Sunspot-related phenomena have been greeted with skepticism and even hostility ever since, he said — a wariness likely not helped by murky Internet claims that the solar cycles can be linked to the dissolution of the Soviet Union, the bursting of the dot-com bubble and the downfall of Saddam Hussein.

To make their case, Stager and his colleagues first compared rainfall with lake levels to bolster past research suggesting Lake Victoria’s fluctuating levels are dictated primarily by the rain falling within its watershed, and that the water may take as long as a year or two to flow to the lake.

Using a variety of visual and statistical comparisons, the team also demonstrated a “spot-on” correlation between each sunspot maximum and Victoria’s high-water marks. The researchers found similar connections between the sunspot peaks and water levels for East Africa’s Tanganyika and Naivasha Lakes.

Because they had concluded that the lake levels are largely influenced by prior rainfall in the watershed, the researchers’ final task was to also link those rainfall amounts to the sunspot tallies. Stager pointed out that heavy rains and subsequent rises in lake levels can occur at other times, as happened during the early 1960s. But most of East Africa’s soggiest rainy seasons, he found, consistently pre-dated the regular sunspot peaks by about a year. And although the sunspot-rainfall link appeared to weaken between 1927 and 1968, Stager said his research suggests the connection held firm throughout the 20th Century.

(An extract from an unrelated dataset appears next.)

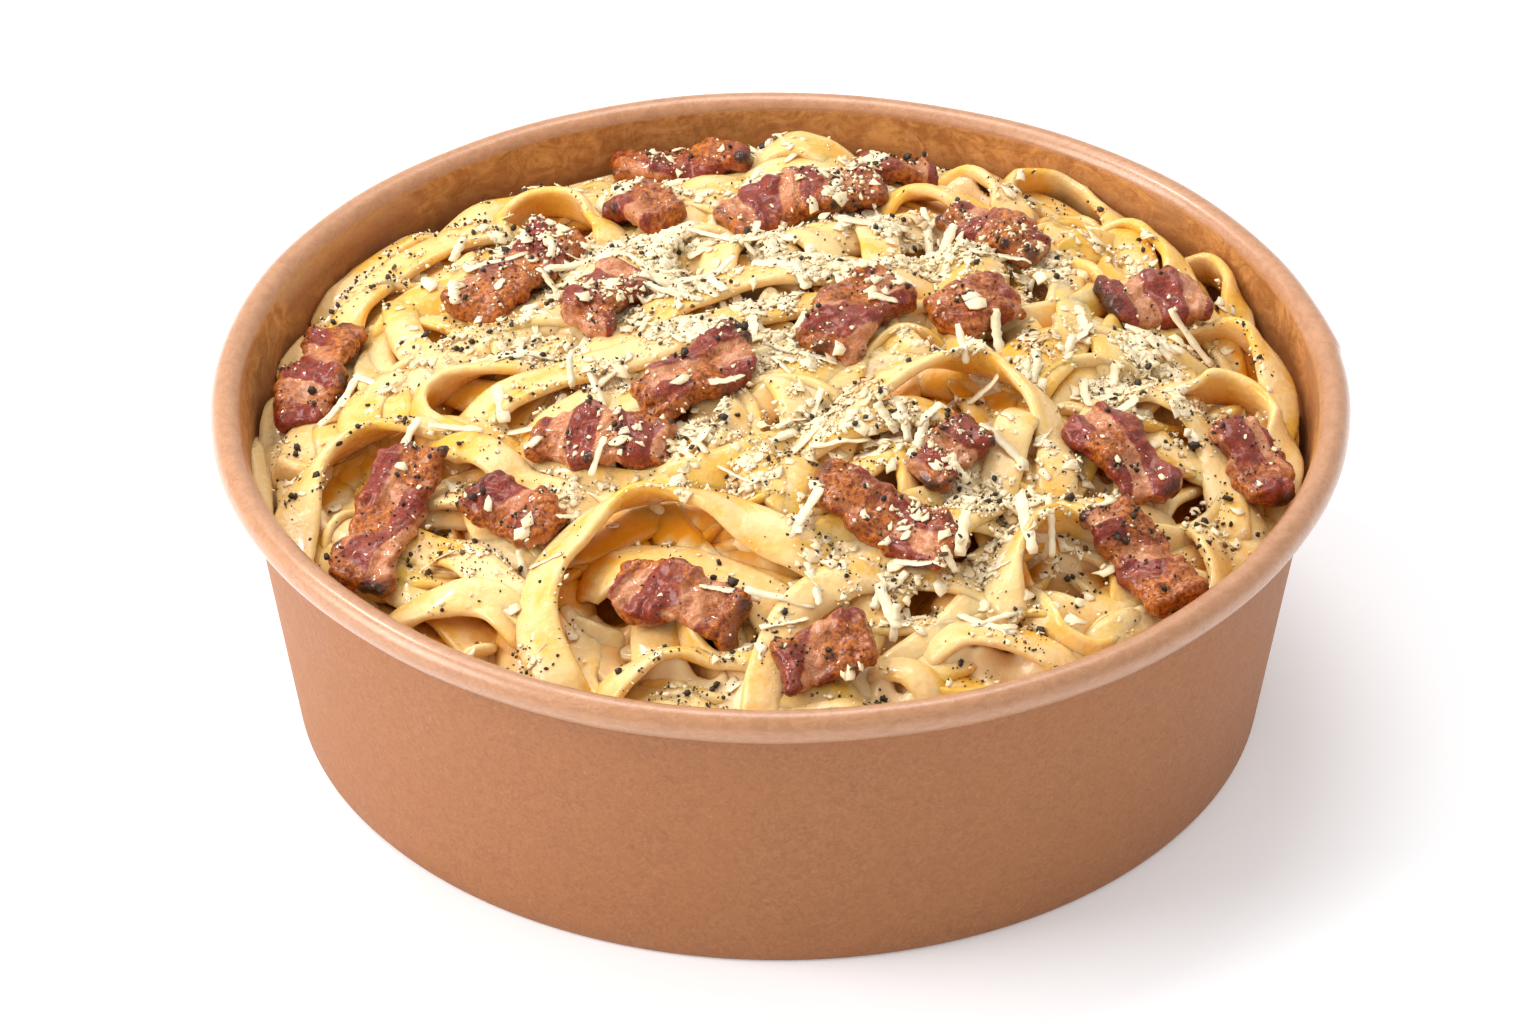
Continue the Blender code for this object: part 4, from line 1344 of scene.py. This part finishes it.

The big question, he said, is what mechanism underlies the phenomenon.  One of his chief though speculative suspects is El Niño, already associated with extra rainfall in East Africa. “We’re suggesting that the rhythm of the solar cycle might be triggering the El Niño event,” Stager said, “or setting the pace.”

He cautioned that the sunspot observations have no obvious connection to global warming, however. Nor is the solar cycle capable of providing good predictions of drought in the East Africa region. Only time, and perhaps more research, will tell if the sunspot-rainfall prognostication fares better in the coming years.